Retrieve and filter data from public APIs and export it to CSV files. Examples for supported APIs include the GitHub API, the Stack Exchange API, the Google Custom Search API, the unofficial Airbnb API, and the DBLP API.
Image sources: Dog, Airbnb, Stack Overflow, GitHub
Python 3 is required. The dependencies are specified in requirements.txt
.
To install those dependencies execute:
pip3 install -r requirements.txt
Optional: Setup virtual environment with pyenv and virtualenv before executing the above command:
pyenv install 3.6.5
pyenv virtualenv 3.6.5 api-retriever_3.6.5
pyenv activate api-retriever_3.6.5
pip3 install --upgrade pip
Basic usage:
python3 api-retriever.py -i <path_to_input_file> -o <path_to_output_dir> -c <path_to_config_file>
Call without parameters to get information about possible parameters:
python3 api-retriever.py
usage: api-retriever.py [-h] -i INPUT_FILE -o OUTPUT_DIR -c CONFIG_FILE
[-cd CONFIG_DIR] [-d DELIMITER] [-si START_INDEX]
[-cs CHUNK_SIZE]
api-retriever.py: error: the following arguments are required: -i/--input-file, -o/--output-dir, -c/--config-file
The API retriever is configured using a JSON file, which must have the following structure:
{
"input_parameters": [],
"ignore_input_duplicates": false,
"uri_template": "",
"headers": {},
"api_keys": [],
"delay": [],
"pre_request_callbacks": [],
"pre_request_callback_filter": false,
"output_parameter_mapping": {},
"post_request_callbacks": [],
"post_request_callback_filter": false,
"flatten_output": false,
"chained_request": {}
}
In the following, we use examples from different APIs to demonstrate the configuration parameters. Let's start with a simple query that retrieves the licenses for a list of GitHub repositories.

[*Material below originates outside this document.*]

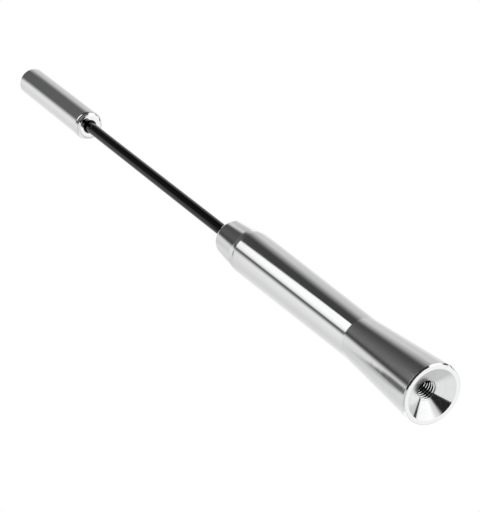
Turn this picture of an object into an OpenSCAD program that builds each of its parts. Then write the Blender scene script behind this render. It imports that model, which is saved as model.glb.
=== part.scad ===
// Car mast aerial: a turned base that screws on a stud, a slim sheathed mast and a turned cap.
// Millimetres. The foot stands on z = 0 and the mast runs up the Z axis.

/* [Base] */
// Length of the base, from the foot to the end of the nose
base_len = 91.8; // [80:0.2:120]
// Largest diameter of the foot, just above its bevel
foot_d = 15; // [14:0.1:18]
// Height and width of the bevel round the foot
foot_bevel = 0.35; // [0.1:0.05:0.6]
// Length of the flare, from the foot to the crease that ends it
flare_len = 28.5; // [20:0.5:40]
// Diameter at the crease, the narrowest place of the base
waist_d = 11; // [9:0.1:12]
// Diameter at the shoulder, where the barrel is thickest
shoulder_d = 12; // [9:0.1:13]
// Length of the tapered nose, from the shoulder to its end
nose_len = 11; // [8:0.1:20]
// Diameter of the nose at its end, before the corner is rounded
nose_d = 9.7; // [7.6:0.1:10.5]
// Radius of the shoulder
shoulder_r = 20; // [5:5:90]
// Radius of the nose's rounded corner
nose_r = 1.6; // [0.4:0.1:2]

/* [Mouth and stud hole] */
// Width of the flat lip that the aerial stands on
lip_w = 0.95; // [0.6:0.05:1.5]
// Radius of the lip's inner edge
lip_r = 0.25; // [0.05:0.05:0.4]
// Full angle of the countersunk mouth
mouth_angle = 120; // [100:1:140]
// Diameter of the stud hole at the root of its thread
thread_d = 5; // [4:0.1:6]
// Length of the threaded wall
thread_len = 11; // [6:0.5:18]
// Depth of one side of the thread, from root to crest
thread_depth = 0.43; // [0.3:0.01:0.6]
// Length of the plain hole left above the thread by the tapping drill
runout_len = 2; // [0.5:0.5:4]

/* [Mast] */
// Length of the mast that shows between the base and the cap
mast_len = 88.7; // [40:0.1:300]
// Outer diameter of the plastic sheath
sleeve_d = 3.2; // [2.6:0.1:3.6]
// Wall of the sheath
sleeve_wall = 0.55; // [0.3:0.05:0.8]
// Depth that the sheath goes into the base
sleeve_in_base = 10; // [4:1:16]
// Depth that the sheath goes into the cap
sleeve_in_cap = 12; // [4:1:20]
// Length of bare wire past the sheath, inside the cap
wire_in_cap = 8; // [3:1:14]
// Radius of the small chamfer on the wire's ends
wire_chamfer = 0.2; // [0.05:0.05:0.4]

/* [Ferrule] */
// Length of the contact ferrule
ferrule_len = 12; // [8:1:20]
// Number of crimped grooves round the ferrule
crimp_count = 3; // [1:1:4]
// Width of one crimped groove
crimp_w = 1; // [0.5:0.1:1.5]
// Depth of one crimped groove
crimp_depth = 0.15; // [0.05:0.01:0.25]
// Chamfer on the ferrule's ends
ferrule_chamfer = 0.2; // [0.05:0.05:0.25]

/* [Cap] */
// Length of the cap
cap_len = 44.5; // [36:0.5:80]
// Diameter of the cap
cap_d = 8.7; // [7:0.1:11]
// Width of the chamfer on the cap's outer end
cap_chamfer = 0.3; // [0.1:0.05:0.8]
// Radius of the rounded corner at the cap's lower end
cap_lower_r = 1.3; // [0.2:0.1:1.5]
// Diameter of the countersink that the mast comes out of
cap_sink_d = 4.2; // [3.6:0.1:6.4]
// Full angle of that countersink
cap_sink_angle = 100; // [80:5:130]

/* [Fits] */
// Gap all round each piece that is glued or pressed into a bore
fit_gap = 0.03; // [0.01:0.01:0.08]
// Gap left past the end of the bare wire in the cap
end_gap = 0.4; // [0.1:0.1:1]
// Width of the chamfer at the mouth of the mast's bore in the nose
bore_chamfer = 0.25; // [0.05:0.05:0.3]
// Point angle of the drills that made the blind holes
drill_angle = 118; // [90:1:140]

/* [Hidden] */
$fn = 120;
// Straight steps in one rounded corner of a profile
arc_steps = 10;
// How far a cutting solid reaches past the face that it opens
past = 1;

foot_r = foot_d / 2;
lip_out_r = foot_r - foot_bevel;
mouth_r = lip_out_r - lip_w;
thread_r = thread_d / 2;
drill_r = thread_r - thread_depth;
mouth_depth = (mouth_r - thread_r) / tan(mouth_angle / 2);
drill_top = mouth_depth + thread_len + runout_len;
shoulder_z = base_len - nose_len;

sleeve_r = sleeve_d / 2;
sleeve_in_r = sleeve_r - sleeve_wall;
wire_r = sleeve_in_r - fit_gap;
bore_r = sleeve_r + fit_gap;
sleeve_z = base_len - sleeve_in_base;
ferrule_z = sleeve_z - ferrule_len;
cap_z = base_len + mast_len;
sleeve_top = cap_z + sleeve_in_cap;
wire_top = sleeve_top + wire_in_cap;
pilot_r = wire_r + fit_gap;
pilot_top = wire_top + end_gap;
sink_depth = (cap_sink_d / 2 - bore_r) / tan(cap_sink_angle / 2);

alloy = [0.86, 0.87, 0.88];
plastic = [0.06, 0.06, 0.065];
steel = [0.62, 0.62, 0.64];
brass = [0.80, 0.64, 0.30];

function unit(v) = v / norm(v);

// Points of an arc of radius r, tangent to a-b and b-c, that rounds the corner b
function corner_arc(a, b, c, r) =
    let (u = unit(a - b),
         v = unit(c - b),
         half = acos(u * v) / 2,
         centre = b + unit(u + v) * r / sin(half),
         from = b + u * r / tan(half) - centre,
         start = atan2(from[1], from[0]),
         turn = sign(cross(b - a, c - b)) * (180 - 2 * half))
    [for (i = [0 : arc_steps])
        let (angle = start + turn * i / arc_steps)
        centre + r * [cos(angle), sin(angle)]];

// Outline through corners [radius from the axis, height, rounding]
function rounded(corners) =
    let (n = len(corners),
         at = [for (p = corners) [p[0], p[1]]])
    [for (i = [0 : n - 1])
        each corners[i][2] == 0
            ? [at[i]]
            : corner_arc(at[(i + n - 1) % n], at[i], at[(i + 1) % n], corners[i][2])];

// A blind drilled hole that opens downwards at z = 0, with the drill's cone at its end
module blind_hole(r, depth) {
    translate([0, 0, -past]) cylinder(r = r, h = depth + past);
    translate([0, 0, depth]) cylinder(r1 = r, r2 = 0, h = r / tan(drill_angle / 2));
}

// A round bar with a chamfer on each end
module chamfered_bar(r, length, low, high) {
    rotate_extrude()
        polygon([[0, 0], [r - low, 0], [r, low], [r, length - high], [r - high, length], [0, length]]);
}

// Nose, barrel, flare, bevelled lip and countersunk mouth in one turned profile
module base_bar() {
    rotate_extrude()
        polygon(rounded([
            [0, mouth_depth, 0],
            [thread_r, mouth_depth, 0],
            [mouth_r, 0, lip_r],
            [lip_out_r, 0, 0],
            [foot_r, foot_bevel, 0],
            [waist_d / 2, flare_len, 0],
            [shoulder_d / 2, shoulder_z, shoulder_r],
            [nose_d / 2, base_len, nose_r],
            [0, base_len, 0]
        ]));
}

module base_grip() {
    color(alloy)
        difference() {
            base_bar();
            translate([0, 0, mouth_depth]) cylinder(r = thread_r, h = 2 * thread_len, center = true);
            blind_hole(drill_r, drill_top);
            mast_bore();
        }
}

// The mast's bore in the nose: straight wall, chamfered mouth and the drill's cone below the ferrule
module mast_bore() {
    translate([0, 0, base_len])
        mirror([0, 0, 1]) {
            blind_hole(bore_r, base_len - ferrule_z);
            cylinder(r1 = bore_r + bore_chamfer, r2 = bore_r, h = bore_chamfer);
        }
}

module mast_sleeve() {
    color(plastic)
        translate([0, 0, sleeve_z])
            difference() {
                cylinder(r = sleeve_r, h = sleeve_top - sleeve_z);
                translate([0, 0, -past]) cylinder(r = sleeve_in_r, h = sleeve_top - sleeve_z + 2 * past);
            }
}

module mast_core() {
    color(steel)
        translate([0, 0, ferrule_z])
            chamfered_bar(wire_r, wire_top - ferrule_z, wire_chamfer, wire_chamfer);
}

// Brass tube round the bare wire, squeezed on it by evenly spaced grooves
module contact_ferrule() {
    pitch = ferrule_len / (crimp_count + 1);
    color(brass)
        translate([0, 0, ferrule_z])
            difference() {
                chamfered_bar(sleeve_r, ferrule_len, ferrule_chamfer, ferrule_chamfer);
                translate([0, 0, -past]) cylinder(r = sleeve_in_r, h = ferrule_len + 2 * past);
                for (i = [1 : crimp_count])
                    translate([0, 0, i * pitch]) crimp();
            }
}

// Ring that cuts one shallow groove with slanted sides
module crimp() {
    rotate_extrude()
        polygon([
            [sleeve_r - crimp_depth, -crimp_w / 2 + crimp_depth],
            [sleeve_r + crimp_depth, -crimp_w / 2 - crimp_depth],
            [sleeve_r + crimp_depth, crimp_w / 2 + crimp_depth],
            [sleeve_r - crimp_depth, crimp_w / 2 - crimp_depth]
        ]);
}

// Plain bar of the cap, rounded where the mast goes in and chamfered at its outer end
module cap_bar() {
    rotate_extrude()
        polygon(rounded([
            [0, 0, 0],
            [cap_d / 2, 0, cap_lower_r],
            [cap_d / 2, cap_len - cap_chamfer, 0],
            [cap_d / 2 - cap_chamfer, cap_len, 0],
            [0, cap_len, 0]
        ]));
}

module tip_cap() {
    color(alloy)
        translate([0, 0, cap_z])
            difference() {
                cap_bar();
                translate([0, 0, -past]) cylinder(r = bore_r, h = sleeve_in_cap + past);
                blind_hole(pilot_r, pilot_top - cap_z);
                cylinder(r1 = cap_sink_d / 2, r2 = bore_r, h = sink_depth);
            }
}

base_grip();
mast_sleeve();
mast_core();
contact_ferrule();
tip_cap();
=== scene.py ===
"""Finish, thread, studio and camera for a short screw-on car aerial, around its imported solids."""

import math

import bpy
from mathutils import Matrix, Vector


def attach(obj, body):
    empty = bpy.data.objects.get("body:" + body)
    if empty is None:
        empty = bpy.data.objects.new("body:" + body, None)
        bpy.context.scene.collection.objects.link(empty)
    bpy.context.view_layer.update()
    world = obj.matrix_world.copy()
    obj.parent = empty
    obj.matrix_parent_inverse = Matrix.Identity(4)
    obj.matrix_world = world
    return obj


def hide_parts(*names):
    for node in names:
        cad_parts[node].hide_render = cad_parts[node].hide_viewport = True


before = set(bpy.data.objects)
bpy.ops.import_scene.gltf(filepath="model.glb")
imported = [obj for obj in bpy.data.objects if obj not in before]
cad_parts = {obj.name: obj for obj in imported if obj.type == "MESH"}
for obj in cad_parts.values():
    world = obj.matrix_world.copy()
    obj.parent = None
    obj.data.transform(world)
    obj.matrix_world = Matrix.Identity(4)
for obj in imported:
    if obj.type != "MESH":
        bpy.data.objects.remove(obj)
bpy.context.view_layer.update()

MM = 0.001

# Sizes of the turned pieces, in millimetres, the same as the solids'
BASE_LEN = 91.8
FOOT_R = 7.5
FOOT_BEVEL = 0.35
FLARE_LEN = 28.5
WAIST_R = 5.5
SHOULDER_R = 6.0
SHOULDER_ROUNDING = 20.0
NOSE_LEN = 11.0
NOSE_R = 4.85
NOSE_ROUNDING = 1.6
LIP_W = 0.95
LIP_ROUNDING = 0.25
MOUTH_HALF_ANGLE = math.radians(60)
THREAD_R = 2.5
THREAD_LEN = 11.0
THREAD_DEPTH = 0.43
THREAD_PITCH = 0.8
# Flats of a metric thread's crests and roots, as shares of its pitch
CREST_FLAT = 0.25
ROOT_FLAT = 0.125
RUNOUT_LEN = 2.0
MAST_LEN = 88.7
SLEEVE_R = 1.6
SLEEVE_WALL = 0.55
SLEEVE_IN_BASE = 10.0
SLEEVE_IN_CAP = 12.0
WIRE_IN_CAP = 8.0
FERRULE_LEN = 12.0
CAP_LEN = 44.5
CAP_R = 4.35
CAP_CHAMFER = 0.3
CAP_LOWER_ROUNDING = 1.3
CAP_SINK_R = 2.1
CAP_SINK_HALF_ANGLE = math.radians(50)
FIT_GAP = 0.03
END_GAP = 0.4
BORE_CHAMFER = 0.25
DRILL_HALF_ANGLE = math.radians(59)
# Radius that a polisher leaves on an edge, on the foot's outer edge, which is handled most, and in
# the crease between flare and barrel
EDGE = 0.05
FOOT_EDGE = 0.25
CREASE = 0.4

# Straight steps round a turned piece, and in one rounded corner of its outline
TURN_STEPS = 192
CORNER_STEPS = 12
# Height of one ring of the threaded wall, fine enough for the flanks
THREAD_RING = 0.05
# How near the ends of a long straight stretch its holding rings lie, which keep its shading flat,
# and the length from which a stretch gets them
HOLD = 0.06
LONG_STRETCH = 0.6
# A corner that turns more than this stays a crisp line
CRISP = math.radians(18)
# Radius, in millimetres, below which a point of an outline is on the axis
ON_AXIS = 1e-6
# How near the bore's wall, in millimetres, a point counts as part of it
ON_WALL = 0.01
# How much two points of one ring may differ in height and in radius, in metres
RING_HEIGHT_SLACK = 1e-9
RING_RADIUS_SLACK = 1e-8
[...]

First of all, the value of property input_parameters
must be an array containing the column names of the input CSV file.
In our example, the CSV file just contains one column with the names of the GitHub repositories we want to retrieve the license of.
If parameter ignore_input_duplicates
is set to true, duplicate rows in the input file will be ignored (in this case multiple rows with the same repo name).
{
"input_parameters": ["repo_name"],
"ignore_input_duplicates": true,
// ...
}
A corresponding CSV file could look like this:
repo_name |
---|
sbaltes/api-retriever |
sbaltes/git-log-extractor |
sotorrent/so-posthistory-extractor |
... |
The next parameter we are going to configure is probably the most important one.
The uri_template
specifies how the resources is accessed.
The documentation for the GitHub repo/license API endpoint can be found here.
In the template, variable names are enclosed in curly braces.
In this example, the repo_name
from the input file will be inserted into the configured position.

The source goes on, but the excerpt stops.